If you experiment with neural networks it doesn’t take much time to realize that normalization can be critical for learning. Batch normalization, layer normalization of channels, local response normalization: all of the prevalent neural network architectures have some kind of normalization. You need to go back to very early networks, such as Lenet^{1} from 1989, to find a neural network without explicit normalization layers. Even then, the creators of Lenet used target values and initialization achieve similar effects.

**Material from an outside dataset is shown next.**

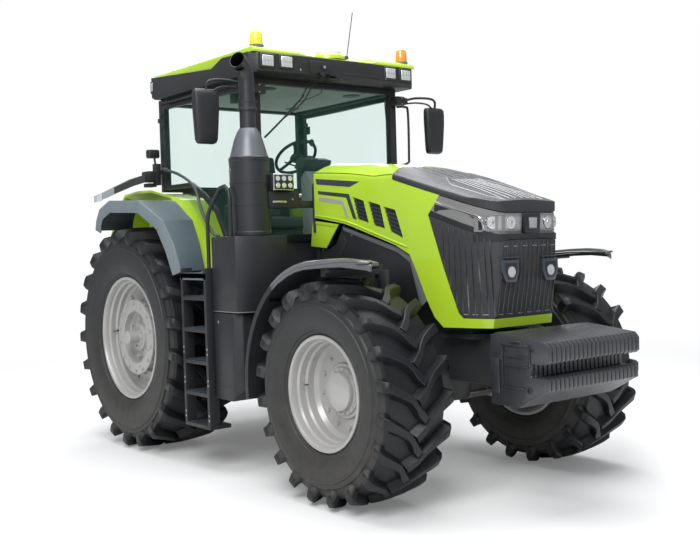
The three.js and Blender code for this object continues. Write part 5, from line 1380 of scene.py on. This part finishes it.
# work lamp with six optics beside the cowl, on its bracket box
def makeWorkLamp():
    bm = bmesh.new()
    front = 1.905
    addBox(bm, (1.8, -0.918, 2.096), (1.875, -0.629, 2.228), 0.01)
    addBox(bm, (1.874, -0.89, 2.14), (1.878, -0.76, 2.155), 0.001, index=3)
    addRound(bm, (1.874, -0.7, 2.165), (1.881, -0.7, 2.165), 0.01, sides=12, index=3)
    addBox(bm, (1.8, -0.66, 2.1), (1.83, -0.428, 2.16), 0.006)
    addRound(bm, (1.845, -0.8, 2.226), (1.845, -0.8, 2.262), 0.016, sides=14)
    addBox(bm, (1.825, -0.903, 2.23), (front, -0.701, 2.368), 0.022, segments=3)
    addBox(bm, (front - 0.012, -0.9, 2.234), (front + 0.006, -0.704, 2.364), 0.006, index=3, segments=3)
    addBox(bm, (front, -0.891, 2.243), (front + 0.008, -0.713, 2.355), 0.005)
    for i in range(3):
        for j in range(2):
            place = (front + 0.006, -0.86 + 0.058 * i, 2.273 + 0.054 * j)
            addRound(bm, place, (front + 0.011, place[1], place[2]), 0.023, 0.021, sides=20, index=3)
            addRound(bm, place, (front + 0.0125, place[1], place[2]), 0.018, 0.017, sides=20, index=2)
    addTube(bm, [(1.83, -0.76, 2.29), (1.79, -0.72, 2.3), (1.78, -0.64, 2.22), (1.8, -0.6, 2.13)], 0.007,
            sides=8)
    finishPiece("side_work_lamp", bm, [blackPlastic, clearLens, lampGlass, chrome], "chassis", "dark_plastic")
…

From the 1989 paper “Backpropagation Applied to Handwritten Zip Code Recognition”:

The nonlinear function used at each node was a scaled hyperbolic tangent. Symmetric functions of that kind are believed to yield faster convergence, although the learning can be extremely slow if some weights are too small (LeCun 1987). The target values for the output units were chosen within the quasilinear range of the sigmoid. This prevents the weights from growing indefinitely and prevents the output units from operating in the flat spot of the sigmoid. The output cost function was the mean squared error.

This is nothing fancy. The output of a neural network can always be scaled, so if it is beneficial to scale it to something more suitable for the activation functions then doing so can only help. For example, if you want your neural network to output some very small or very large numbers, consider scaling your output so that expected outputs fall into a range that the components of the network can accommodate. This is similar to the reason why all inputs to a neural network should be normalized. In fact, inputs to any layer should be normalized, or the weights of a layer should be adjusted to match the inputs. That brings us to another point from the paper: weight initialization.

Again, from that same paper:

Before training, the weights were initialized with range values using a uniform distribution between -24/$F_i$, and 24/$F_i$ where $F_i$ is the number of inputs (fan-in) of the unit to which the connection belongs. This technique tends to keep the total inputs within the operating range of the sigmoid.

Nowadays some other activation functions have generally replaced the sigmoid, but the important concept to learn is that parameter initialization should be done to get the outputs of neural network components into a range that produces a gradient with the chosen activation function and architecture. Now, the equation for the sigmoid is $\sigma(x) = \frac{1}{1+e^{-x}}$. Technically there is no point where a gradient ceases to exist, but practically speaking the gradient becomes tiny as $x$ moves away from zero. In a world of real numbers this just slows down learning, but since we are doing neural networks on computers with floating point math we should expect the gradient to disappear when it becomes too small.

Instead of adjusting the initial weights we could adjust something else – an abundance of options is often the case in neural networks. In this case, we could overcome small gradients with an increase in the initial learning rate (and large gradients by decreasing the learning rate). That opens up two other problems. First, the learning rate must match all of the parameters in the network. The outputs were previously normalized, but a very large or small learning rate may not match. Second, we must always remember that floating point numbers in computer are a real constraint to neural networks. Often times things that seem to be mathematically feasible are in fact impossible with floating point numbers.

It is widely repeated that with a low enough learning rate a neural network will converge to a correct answer, but the proof of that statement has a few conditions that are often overlooked. When measuring the capacity of a learning model we can use a measure called Vapnik-Cherveonenkis dimension. When we measure a neural network with floating point parameters against a theoretical network with real valued parameters we see a large drop in the model dimension. It is this practical limitation that makes regularization so critical for learning.

There is much more to say about the initialization of parameters, normalization of layer outputs, matching learning parameters to the network, and VC dimensionality. Each of those topics deserves its own dedicated discussion though, so we’ll wrap this up with a quick summary of important points. First, normalize inputs or normalize your initial weights to match them. Second, normalize outputs or normalize weights in the last layer to match them. Third, control the gradients in your hidden layers to enable learning. This means that output values should end up in areas of effective learning on subsequent activation layers and values shouldn’t be so large or small that issues with floating point math manifest. The typical solution is to simply insert batch normalization layers into your network, and that solution works – just remember that other solutions are also possible.

As a quick side note, Lenet became the first neural network used in a commercial product when it was used to scan checks at ATM machines.↩